Reproduce each line bearing the word "before".
##### Given data #####
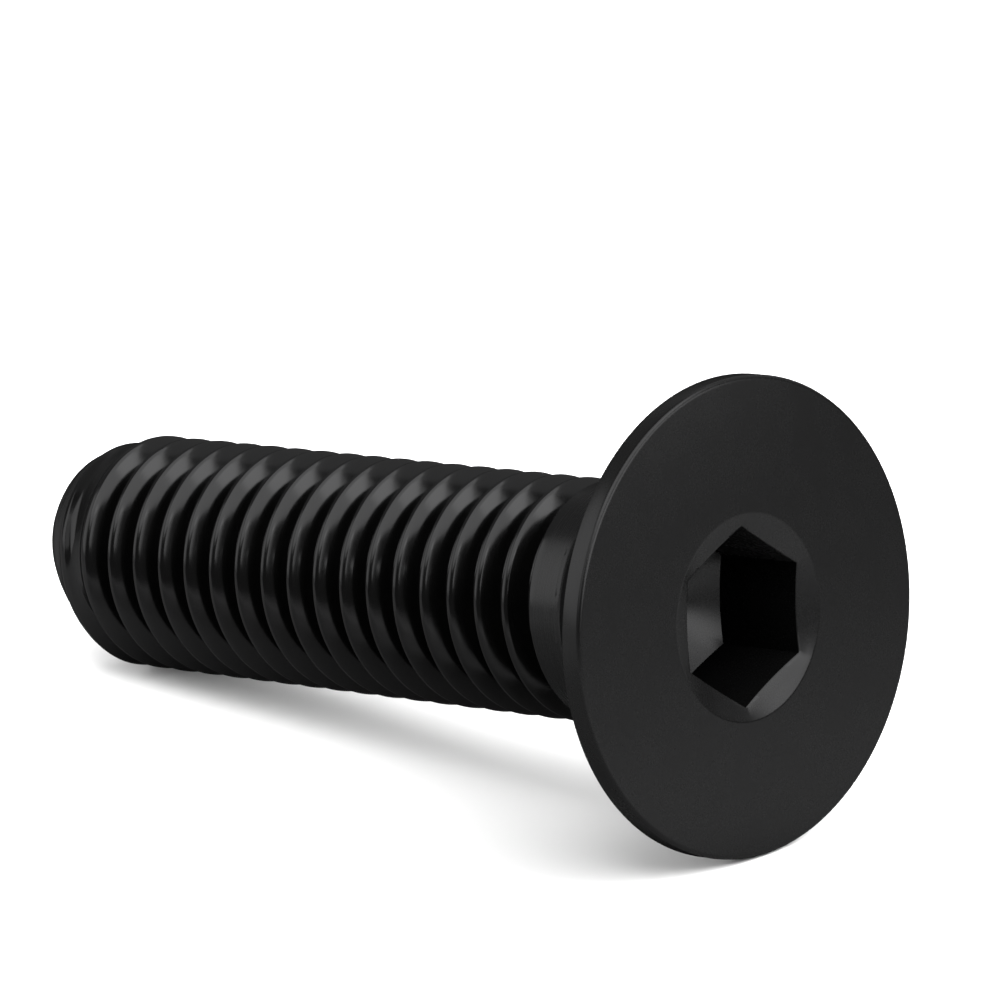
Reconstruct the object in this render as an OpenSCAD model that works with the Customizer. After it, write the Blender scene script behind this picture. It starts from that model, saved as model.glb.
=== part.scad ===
// Countersunk socket screw, M8 x 30 with a hexagon socket, lying on a level floor.
// It is one forged and rolled piece: a flat head with a narrow upright band, a 90 degree
// seat under it, a plain neck, the threaded shank at its crest diameter, and a rounded tip.
// The origin is the centre of the head's flat face. The head points to +X and the near side
// is -Y. The screw rests on the rear edge of the head's band and on the end of the full
// shank, so its axis climbs from the tip to the head by the angle lie.

/* [Thread] */
// Diameter over the thread's crests
thread_d = 7.97; // [7.5:0.01:8.2]
// Length from the flat of the head to the end of the tip
screw_l = 30; // [20:0.5:60]

/* [Head] */
// Diameter of the head's upright band
head_d = 15.51; // [14.5:0.01:17]
// Height of the upright band, measured from the flat of the head
band_h = 0.72; // [0.4:0.01:1.2]
// Rounding where the flat of the head meets the band
rim_round = 0.14; // [0.05:0.01:0.35]
// Full angle of the countersink seat
seat_angle = 90; // [82:1:100]
// Hollow rounding where the seat meets the neck
neck_round = 0.45; // [0.1:0.05:1]

/* [Socket] */
// Size of the hexagon across its flats
socket_af = 5.06; // [4:0.01:5.3]
// Mean depth of the hexagon's upright walls, measured from the flat of the head
socket_depth = 3.57; // [2.5:0.01:4]
// Diameter of the coned mouth where it meets the flat of the head
mouth_d = 6.66; // [6.2:0.01:7.4]
// Full angle of the coned mouth
mouth_angle = 128; // [90:1:140]
// Full angle of the coned floor
floor_angle = 120; // [110:1:140]
// Turn of the hexagon about the screw's axis, from one corner straight up
socket_turn = -6; // [-30:0.5:30]

/* [Tip] */
// Length over which the shank narrows to its end
tip_l = 2.05; // [1.8:0.01:3]
// Diameter at the end, where the sloped side would meet the flat end
tip_d = 5.8; // [5.4:0.01:7.2]
// Rounding from the sloped side into the flat end
tip_round = 0.6; // [0.4:0.01:1.6]
// Rounding from the full shank into the sloped side
shoulder_round = 1.2; // [0.3:0.05:1.5]

/* [Hidden] */
$fn = 96;
over = 0.5;
shank_r = thread_d / 2;
head_r = head_d / 2;
tip_r = tip_d / 2;

// where the seat meets the shank, and how far the hollow rounding reaches from there
seat_half = seat_angle / 2;
seat_end = band_h + (head_r - shank_r) / tan(seat_half);
neck_reach = neck_round * tan(seat_half / 2);

// outward direction of the tip's sloped side, and how far that side lies from the origin
side_l = sqrt(tip_l * tip_l + (shank_r - tip_r) * (shank_r - tip_r));
nx = tip_l / side_l;
nz = -(shank_r - tip_r) / side_l;
side_at = shank_r * nx - (screw_l - tip_l) * nz;

// centres of the tip's two roundings, each touching its two neighbours
shoulder_x = shank_r - shoulder_round;
shoulder_z = (side_at - shoulder_round - shoulder_x * nx) / nz;
end_z = tip_round - screw_l;
end_x = (side_at - tip_round - end_z * nz) / nx;

// the screw's lean: the floor touches the band's rear edge and the shoulder's rounding
reach_r = head_r - shoulder_x;
reach_z = -band_h - shoulder_z;
lie = atan(reach_r / reach_z) - asin(shoulder_round / sqrt(reach_r * reach_r + reach_z * reach_z));

// the socket's hexagon and cones
hex_r = socket_af / sqrt(3);
mouth_depth = mouth_d / 2 / tan(mouth_angle / 2);
floor_r = (hex_r + socket_af / 2) / 2;
floor_rise = floor_r / tan(floor_angle / 2);

// what is cut away to round an outward corner: r is the rounding's radius, [x, z] its
// centre, and a and b the outward directions of the two sides that it joins
module corner_waste(x, z, r, a, b) {
    far = r + over;
    translate([x, z]) difference() {
        polygon([[0, 0], a * far, (a + b) * far, b * far]);
        circle(r = r);
    }
}

// half of the section through the solid screw, from its axis outwards
module half_section() {
    difference() {
        polygon([
            [0, 0],
            [head_r, 0],
            [head_r, -band_h],
            [shank_r + neck_reach * sin(seat_half), -seat_end + neck_reach * cos(seat_half)],
            [shank_r, -seat_end - neck_reach],
            [shank_r, tip_l - screw_l],
            [tip_r, -screw_l],
            [0, -screw_l]
        ]);
        corner_waste(head_r - rim_round, -rim_round, rim_round, [1, 0], [0, 1]);
        translate([shank_r + neck_round, -seat_end - neck_reach]) circle(r = neck_round);
        corner_waste(shoulder_x, shoulder_z, shoulder_round, [1, 0], [nx, nz]);
        corner_waste(end_x, end_z, tip_round, [nx, nz], [0, -1]);
    }
}

// the hexagon socket with its coned mouth and its coned floor, which meets the walls in arcs
module socket() {
    translate([0, 0, -mouth_depth])
        cylinder(h = mouth_depth + over, r1 = 0, r2 = mouth_d / 2 * (1 + over / mouth_depth));
    translate([0, 0, -socket_depth - floor_rise]) intersection() {
        rotate([0, 0, socket_turn])
            linear_extrude(height = socket_depth + floor_rise + over) circle(r = hex_r, $fn = 6);
        cylinder(h = socket_depth + floor_rise + over, r1 = 0,
            r2 = (socket_depth + floor_rise + over) * tan(floor_angle / 2));
    }
}

module screw() {
    color([0.09, 0.09, 0.1])
        rotate([0, 90 - lie, 0]) rotate([0, 0, 180])
            difference() {
                rotate_extrude() half_section();
                socket();
            }
}

screw();
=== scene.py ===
import math

import bpy
import numpy as np
from mathutils import Matrix, Quaternion, Vector


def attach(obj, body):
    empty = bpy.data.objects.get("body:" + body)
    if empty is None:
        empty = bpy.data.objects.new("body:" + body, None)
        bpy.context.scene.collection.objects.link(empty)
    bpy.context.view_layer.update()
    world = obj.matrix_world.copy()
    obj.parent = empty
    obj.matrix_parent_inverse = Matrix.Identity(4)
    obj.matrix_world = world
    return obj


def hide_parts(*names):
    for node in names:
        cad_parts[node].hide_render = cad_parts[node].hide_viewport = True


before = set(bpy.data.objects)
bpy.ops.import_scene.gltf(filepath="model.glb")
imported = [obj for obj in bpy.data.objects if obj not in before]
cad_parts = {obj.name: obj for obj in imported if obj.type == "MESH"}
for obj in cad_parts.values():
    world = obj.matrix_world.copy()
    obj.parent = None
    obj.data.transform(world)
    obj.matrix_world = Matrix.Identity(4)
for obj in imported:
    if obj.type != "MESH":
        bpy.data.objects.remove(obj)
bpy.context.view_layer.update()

# ---------------------------------------------------------------- sizes, in mm
HEAD_R, BAND, RIM = 7.755, 0.72, 0.14
CREST_R, PITCH, LENGTH = 3.985, 1.25, 30.0
SEAT_END = BAND + HEAD_R - CREST_R
NECK_ROUND = 0.45
CREST_AT = -4.875        # where the first turn's crest crosses the top of the screw
DEPTH = 0.6134 * PITCH
TIP = np.array([(-20.0, 3.985), (-25.4, 3.985), (-26.6, 3.965), (-27.3, 3.975), (-27.9, 3.99), (-28.4, 3.77),
                (-28.8, 3.5), (-29.2, 3.3), (-29.5, 3.05), (-29.75, 2.8), (-29.9, 2.654)])   # envelope of the rolled end (z, r)
END_GROW, END_LEAN = 1.231, -0.139        # the last 0.9 mm is longer than its rows, and the end is not quite square
RUN_OUT = 0.37           # depth of the shallow slope that the last groove ends in
AF, MOUTH_R, MOUTH_DEEP, WALL, TURN = 5.06, 3.33, 0.2, 3.57, -6.0
COLUMNS = 216            # columns of the mesh around the axis
LIE = math.radians(7.944339)
AXIS = np.array([math.cos(LIE), 0.0, math.sin(LIE)])      # out of the head
UP = np.array([-math.sin(LIE), 0.0, math.cos(LIE)])
NEAR = np.array([0.0, -1.0, 0.0])
FLOOR_Z = -7.780086 / 1000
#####
Full output >>
before = set(bpy.data.objects)
imported = [obj for obj in bpy.data.objects if obj not in before]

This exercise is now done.